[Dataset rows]
++++++++++++++++++++

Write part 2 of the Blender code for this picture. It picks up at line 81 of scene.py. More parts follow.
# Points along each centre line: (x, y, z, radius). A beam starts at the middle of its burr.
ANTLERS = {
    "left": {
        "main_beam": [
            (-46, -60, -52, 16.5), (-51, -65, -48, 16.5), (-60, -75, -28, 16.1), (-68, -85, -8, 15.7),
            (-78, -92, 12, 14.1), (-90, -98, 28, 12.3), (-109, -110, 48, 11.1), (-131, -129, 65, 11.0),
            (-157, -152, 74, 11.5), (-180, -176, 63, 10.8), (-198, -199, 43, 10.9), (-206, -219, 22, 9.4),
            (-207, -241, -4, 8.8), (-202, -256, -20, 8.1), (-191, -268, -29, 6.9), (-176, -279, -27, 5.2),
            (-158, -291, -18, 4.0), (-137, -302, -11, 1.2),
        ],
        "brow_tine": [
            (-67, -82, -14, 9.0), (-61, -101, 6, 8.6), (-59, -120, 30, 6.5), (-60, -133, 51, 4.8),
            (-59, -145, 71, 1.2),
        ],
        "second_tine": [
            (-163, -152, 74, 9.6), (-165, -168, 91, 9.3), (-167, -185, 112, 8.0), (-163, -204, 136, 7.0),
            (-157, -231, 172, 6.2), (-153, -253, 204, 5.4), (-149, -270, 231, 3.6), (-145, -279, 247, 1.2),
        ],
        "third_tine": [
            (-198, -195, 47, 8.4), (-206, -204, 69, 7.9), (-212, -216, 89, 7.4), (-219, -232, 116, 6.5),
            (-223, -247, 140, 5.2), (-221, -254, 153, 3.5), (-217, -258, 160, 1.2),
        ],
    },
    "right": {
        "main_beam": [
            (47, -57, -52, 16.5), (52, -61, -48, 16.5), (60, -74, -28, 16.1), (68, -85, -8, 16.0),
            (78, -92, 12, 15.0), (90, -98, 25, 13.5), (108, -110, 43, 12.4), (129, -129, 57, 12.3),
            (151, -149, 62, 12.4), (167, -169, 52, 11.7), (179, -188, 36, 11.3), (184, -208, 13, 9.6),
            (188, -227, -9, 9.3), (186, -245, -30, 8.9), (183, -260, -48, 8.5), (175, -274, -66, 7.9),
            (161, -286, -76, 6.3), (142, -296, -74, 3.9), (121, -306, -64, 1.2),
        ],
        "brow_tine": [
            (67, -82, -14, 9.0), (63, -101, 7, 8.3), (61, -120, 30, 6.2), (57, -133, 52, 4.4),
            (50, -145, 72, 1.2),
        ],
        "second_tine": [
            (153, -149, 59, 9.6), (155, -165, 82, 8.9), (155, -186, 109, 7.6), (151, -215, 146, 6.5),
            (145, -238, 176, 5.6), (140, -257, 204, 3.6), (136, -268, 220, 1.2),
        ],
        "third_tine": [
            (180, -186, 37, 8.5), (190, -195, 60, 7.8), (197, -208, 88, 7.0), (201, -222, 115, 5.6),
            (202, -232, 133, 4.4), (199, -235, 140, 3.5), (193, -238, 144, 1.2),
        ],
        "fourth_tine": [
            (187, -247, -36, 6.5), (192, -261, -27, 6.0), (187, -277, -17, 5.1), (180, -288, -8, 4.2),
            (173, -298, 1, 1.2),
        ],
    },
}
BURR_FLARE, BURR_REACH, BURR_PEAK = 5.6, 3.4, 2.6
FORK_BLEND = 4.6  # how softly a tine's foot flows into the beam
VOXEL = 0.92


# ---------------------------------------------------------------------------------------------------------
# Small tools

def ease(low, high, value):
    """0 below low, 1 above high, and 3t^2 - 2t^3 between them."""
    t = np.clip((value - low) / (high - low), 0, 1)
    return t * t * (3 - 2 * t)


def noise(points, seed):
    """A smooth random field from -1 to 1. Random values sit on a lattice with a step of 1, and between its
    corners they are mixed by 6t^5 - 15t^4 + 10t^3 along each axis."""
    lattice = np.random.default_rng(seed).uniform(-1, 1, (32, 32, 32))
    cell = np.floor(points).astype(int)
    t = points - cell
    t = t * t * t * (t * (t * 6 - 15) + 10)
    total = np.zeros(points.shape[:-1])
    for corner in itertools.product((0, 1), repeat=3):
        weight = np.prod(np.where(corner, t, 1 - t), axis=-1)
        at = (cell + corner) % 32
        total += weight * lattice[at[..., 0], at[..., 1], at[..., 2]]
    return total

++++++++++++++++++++

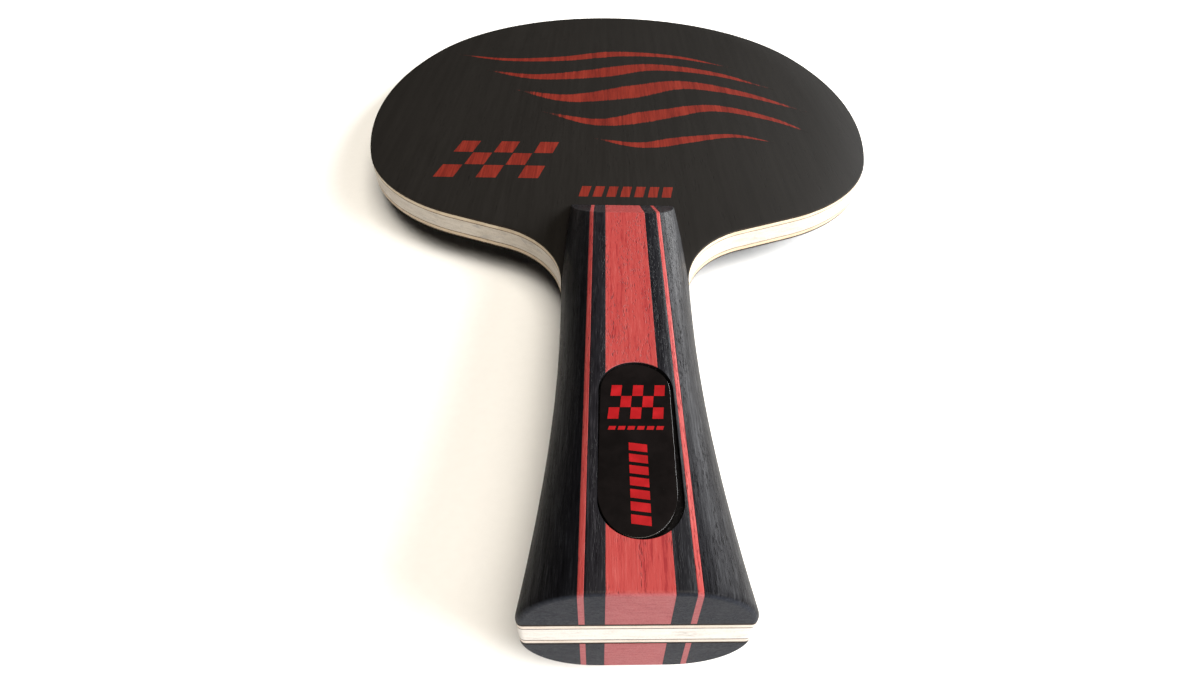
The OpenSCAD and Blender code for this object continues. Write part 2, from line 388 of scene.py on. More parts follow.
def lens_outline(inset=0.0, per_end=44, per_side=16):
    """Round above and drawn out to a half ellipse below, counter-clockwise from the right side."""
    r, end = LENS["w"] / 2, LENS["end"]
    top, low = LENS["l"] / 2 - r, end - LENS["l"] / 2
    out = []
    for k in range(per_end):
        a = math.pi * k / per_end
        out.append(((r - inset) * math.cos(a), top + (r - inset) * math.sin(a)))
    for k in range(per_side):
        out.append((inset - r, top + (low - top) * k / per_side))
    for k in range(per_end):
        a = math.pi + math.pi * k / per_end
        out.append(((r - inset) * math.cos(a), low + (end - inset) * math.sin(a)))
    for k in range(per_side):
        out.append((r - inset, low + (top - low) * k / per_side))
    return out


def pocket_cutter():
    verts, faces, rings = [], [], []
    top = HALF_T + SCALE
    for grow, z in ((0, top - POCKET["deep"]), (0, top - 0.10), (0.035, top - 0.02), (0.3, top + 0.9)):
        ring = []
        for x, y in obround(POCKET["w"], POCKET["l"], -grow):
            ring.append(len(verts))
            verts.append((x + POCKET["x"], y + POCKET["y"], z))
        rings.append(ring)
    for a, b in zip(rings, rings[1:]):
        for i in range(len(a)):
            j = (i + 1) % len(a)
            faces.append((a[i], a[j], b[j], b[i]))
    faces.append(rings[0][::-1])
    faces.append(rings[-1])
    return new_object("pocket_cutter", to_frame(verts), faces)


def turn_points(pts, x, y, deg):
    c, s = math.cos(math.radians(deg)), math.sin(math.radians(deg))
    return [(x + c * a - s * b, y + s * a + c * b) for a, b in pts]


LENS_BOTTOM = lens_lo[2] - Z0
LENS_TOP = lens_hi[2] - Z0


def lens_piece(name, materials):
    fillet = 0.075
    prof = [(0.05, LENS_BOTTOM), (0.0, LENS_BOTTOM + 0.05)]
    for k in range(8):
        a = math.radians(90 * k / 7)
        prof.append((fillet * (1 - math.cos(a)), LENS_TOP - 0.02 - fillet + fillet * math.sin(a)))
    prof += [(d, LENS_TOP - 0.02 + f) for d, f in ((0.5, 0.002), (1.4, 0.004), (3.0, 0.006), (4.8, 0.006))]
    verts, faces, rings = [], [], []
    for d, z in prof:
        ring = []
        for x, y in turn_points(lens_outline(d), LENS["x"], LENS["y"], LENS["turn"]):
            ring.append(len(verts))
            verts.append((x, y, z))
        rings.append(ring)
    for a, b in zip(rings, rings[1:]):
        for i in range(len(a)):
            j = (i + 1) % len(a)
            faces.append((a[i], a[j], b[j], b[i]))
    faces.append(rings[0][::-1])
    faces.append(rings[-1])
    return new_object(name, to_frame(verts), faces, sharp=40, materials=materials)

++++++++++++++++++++

### Instructions to follow
From the records above, retype only the lines starting at the line that contains "The OpenSCAD and" and ending at the line that contains "LENS_TOP = lens_hi[2] - Z0", both included.

### Result of the exercise
The OpenSCAD and Blender code for this object continues. Write part 2, from line 388 of scene.py on. More parts follow.
def lens_outline(inset=0.0, per_end=44, per_side=16):
    """Round above and drawn out to a half ellipse below, counter-clockwise from the right side."""
    r, end = LENS["w"] / 2, LENS["end"]
    top, low = LENS["l"] / 2 - r, end - LENS["l"] / 2
    out = []
    for k in range(per_end):
        a = math.pi * k / per_end
        out.append(((r - inset) * math.cos(a), top + (r - inset) * math.sin(a)))
    for k in range(per_side):
        out.append((inset - r, top + (low - top) * k / per_side))
    for k in range(per_end):
        a = math.pi + math.pi * k / per_end
        out.append(((r - inset) * math.cos(a), low + (end - inset) * math.sin(a)))
    for k in range(per_side):
        out.append((r - inset, low + (top - low) * k / per_side))
    return out


def pocket_cutter():
    verts, faces, rings = [], [], []
    top = HALF_T + SCALE
    for grow, z in ((0, top - POCKET["deep"]), (0, top - 0.10), (0.035, top - 0.02), (0.3, top + 0.9)):
        ring = []
        for x, y in obround(POCKET["w"], POCKET["l"], -grow):
            ring.append(len(verts))
            verts.append((x + POCKET["x"], y + POCKET["y"], z))
        rings.append(ring)
    for a, b in zip(rings, rings[1:]):
        for i in range(len(a)):
            j = (i + 1) % len(a)
            faces.append((a[i], a[j], b[j], b[i]))
    faces.append(rings[0][::-1])
    faces.append(rings[-1])
    return new_object("pocket_cutter", to_frame(verts), faces)


def turn_points(pts, x, y, deg):
    c, s = math.cos(math.radians(deg)), math.sin(math.radians(deg))
    return [(x + c * a - s * b, y + s * a + c * b) for a, b in pts]


LENS_BOTTOM = lens_lo[2] - Z0
LENS_TOP = lens_hi[2] - Z0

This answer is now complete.